Yomawari: Midnight Shadows is perhaps one of the most deceptively cute games I’ve ever played. On the surface, it’s a game about two girls trying to find their way home, but underneath that is a horror story full of mystery, darkness, and a whole lot of evil spirits out to kill you.

You take up the role of Yui and Haru, two best friends who ventured out to see the summer fireworks show one day. On their way home, something attacks them from the shadows, leaving the two separated and lost in the dark. You then take turns swapping between the two and slowly try to locate the other in a town that has been shrouded in darkness and spirits. There are deserted buildings to be explored, puzzles to be solved, and ghosts to hide from along the way.

Midnight Shadows is also a game that knows its atmosphere, making heavy use of creepy ambient noise in place of an actual soundtrack. This emphasizes the game’s sound design, with certain ghosts being given special audio cues and the player’s heartbeat being used as a way to tell if a spirit is nearby.

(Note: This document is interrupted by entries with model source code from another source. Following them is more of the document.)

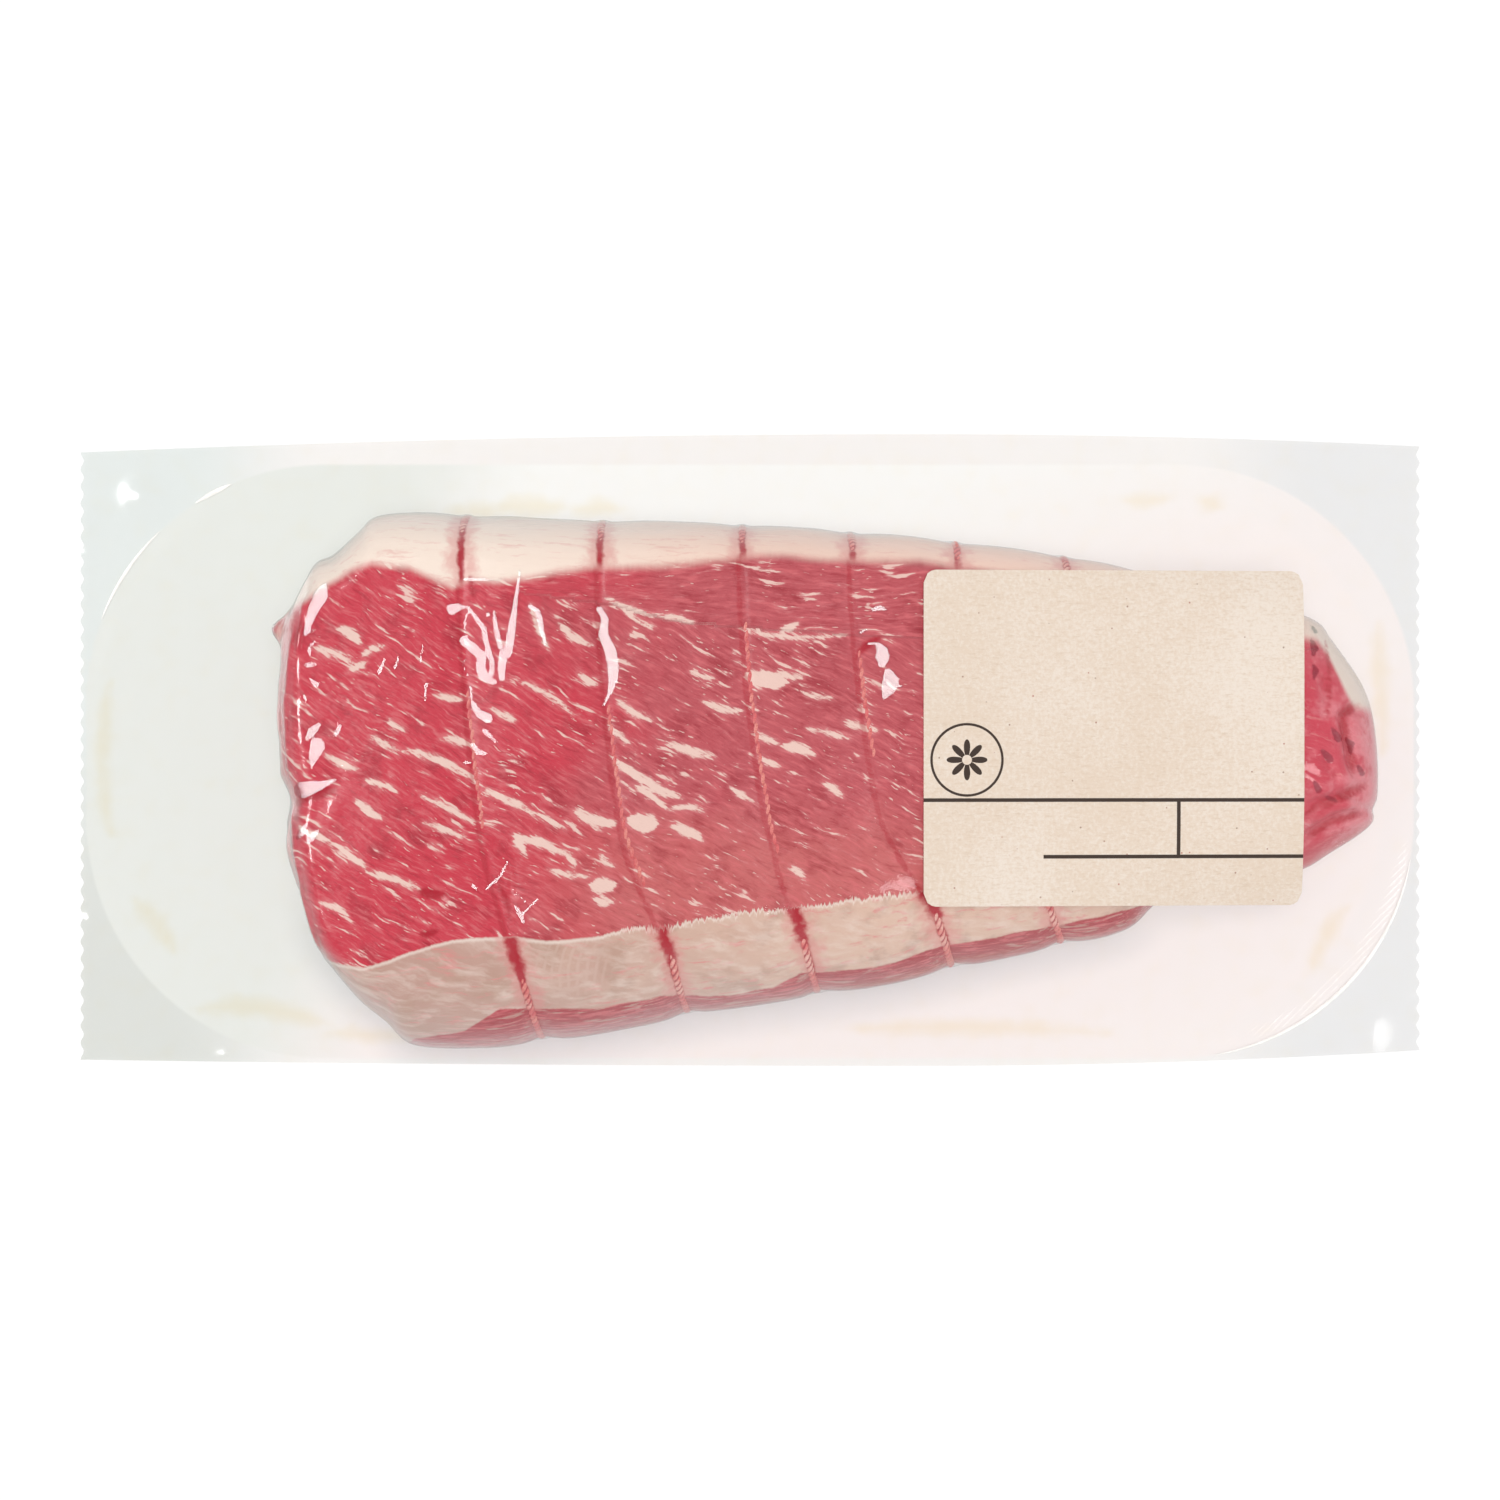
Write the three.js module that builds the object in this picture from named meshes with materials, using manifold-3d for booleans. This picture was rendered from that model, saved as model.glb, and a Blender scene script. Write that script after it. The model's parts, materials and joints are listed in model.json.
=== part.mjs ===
// A raw cross rib roast, tied with butcher's twine, in a vacuum pack of clear film with a paper label.
// Millimetres, +Z up. The pack lies flat on z = 0, with its length along X and the roast's cut face up.
// The sealed pack is one closed solid, because the film lies tight on the meat and shuts it in.
import * as THREE from 'three';
import { mergeVertices } from 'three/addons/utils/BufferGeometryUtils.js';
import Module from 'manifold-3d';

const wasm = await Module();
wasm.setup();

// Film web: two clear films, joined round the meat and cut to a sheet. Its ends are pinked.
const PACK_LENGTH = 352;
const PACK_WIDTH = 166;
const WEB_THICKNESS = 1.0;
const WIDEST_AT_X = 45; // the long edges bow out to here
const UPPER_EDGE = { left: 78.2, right: 79.8 }; // from the centre line to the edge, at the two ends
const LOWER_EDGE = { left: 81.4, right: 78.9 };
const LONG_EDGE_STEPS = 24;
const PINK_PITCH = 4.4;
const PINK_DEPTH = 0.9;
const PINK_STEPS = 6;

// Seal: the raised band that joins the two films, a rounded rectangle.
const SEAL_LENGTH = 349;
const SEAL_WIDTH = 156;
const SEAL_CENTRE_Y = -3;
const SEAL_RADIUS = 63;
const SEAL_BAND = 9;
const SEAL_PROUD = 0.3;
const SEAL_ROOT = 0.4; // how deep the band's solid starts inside the web
const SEAL_CURVE_STEPS = 14;

// Roast seen from above, from its upper left corner by the thick end to the thin one and back.
const ROAST_OUTLINE = [
  [-96.5, 60.2], [-99.5, 57.6], [-107.3, 50.1], [-111.2, 48.2], [-116, 39], [-118.2, 33.5], [-120.3, -2],
  [-118, -12], [-118.2, -24], [-113.7, -41.5], [-111.2, -49.5], [-101, -63.5], [-93.2, -70.5],
  [-88, -75.6], [-69, -77.2], [-43, -74.2], [-10, -67.8], [34, -61.2], [61, -54.7], [98, -46],
  [105, -40.5], [120, -37], [144, -30.7], [150, -26.8], [161.3, -18.2], [161.2, -15.5], [162.5, -12],
  [160.4, 12.5], [150, 29], [146.8, 33], [96, 47.2], [78, 51], [13, 57.2], [-49, 59.4],
];
const OUTLINE_SAMPLES = 1400;
const DIRECTION_SPAN = 4; // samples to each side that give the outline's direction
const THICK_END_HEIGHT = 62;
const THIN_END_HEIGHT = 45;
const TAPER_FROM_X = -60;
const TAPER_TO_X = 150;
const WIDEST_HEIGHT = 17; // above this the sides lean in, below it they tuck under
const FACE_CROWN = 1.2; // the cut face is this much higher along its middle
const SPINE = { leftX: -88, leftY: -6, rightX: 126, rightY: 3 }; // the line that the rays run in to

// The rounded edge from the sides to the cut face: its width in plan, how square it is, and how far
// the side below it tucks under.
const UPPER_SHOULDER = { width: 14, power: 2.3, tuck: 3 };
const LOWER_SHOULDER = { width: 29, power: 1.9, tuck: 6 };
const THICK_END_SHOULDER = { width: 9, power: 2.6, tuck: 1.5 };
const THIN_END_SHOULDER = { width: 27, power: 2.0, tuck: 2 };
const SHOULDER_STEPS = [0, 0.02, 0.07, 0.15, 0.26, 0.4, 0.56, 0.74, 0.9];
const CROWN_STEPS = [0, 0.35, 0.7, 1];

// Foot: where the film leaves the meat and runs out flat. Share of the tuck, flare and height.
const FOOT_RINGS = [
  { tuck: 1, flare: 0, height: 0.4 }, // inside the web
  { tuck: 1, flare: 4, height: 0.8 },
  { tuck: 1, flare: 1.4, height: 1.8 },
  { tuck: 0.95, flare: 0.3, height: 3.6 },
  { tuck: 0.6, flare: 0, height: 7.5 },
  { tuck: 0.18, flare: 0, height: 12.5 },
];

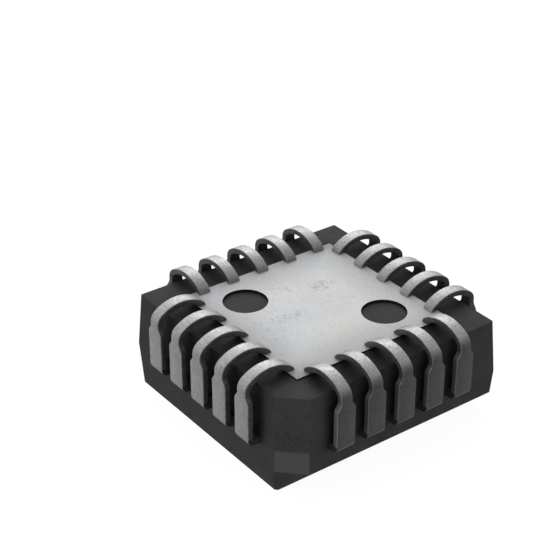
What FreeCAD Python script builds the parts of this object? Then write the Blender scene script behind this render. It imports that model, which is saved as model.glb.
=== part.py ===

The gameplay itself is rather simplistic, with nothing outside of basic movement and the ability to toss certain objects. However, it manages to craft an in-depth horror experience in spite of this, with an atmosphere full of dread and even the occasional jump scare or two. It’s definitely worth the play if you’re into Japanese-style horror.

Pathologic 2

Pathologic 2

And now we go from Japanese horror to Russian horror. Although the title makes it seem like a sequel, Pathologic 2 is actually a remake of the cult classic Pathologic. It’s a first-person story-based survival game that also makes heavy use of atmosphere. In fact, for those that don’t know Russian horror, it pretty much thrives on being endlessly bleak and depressing.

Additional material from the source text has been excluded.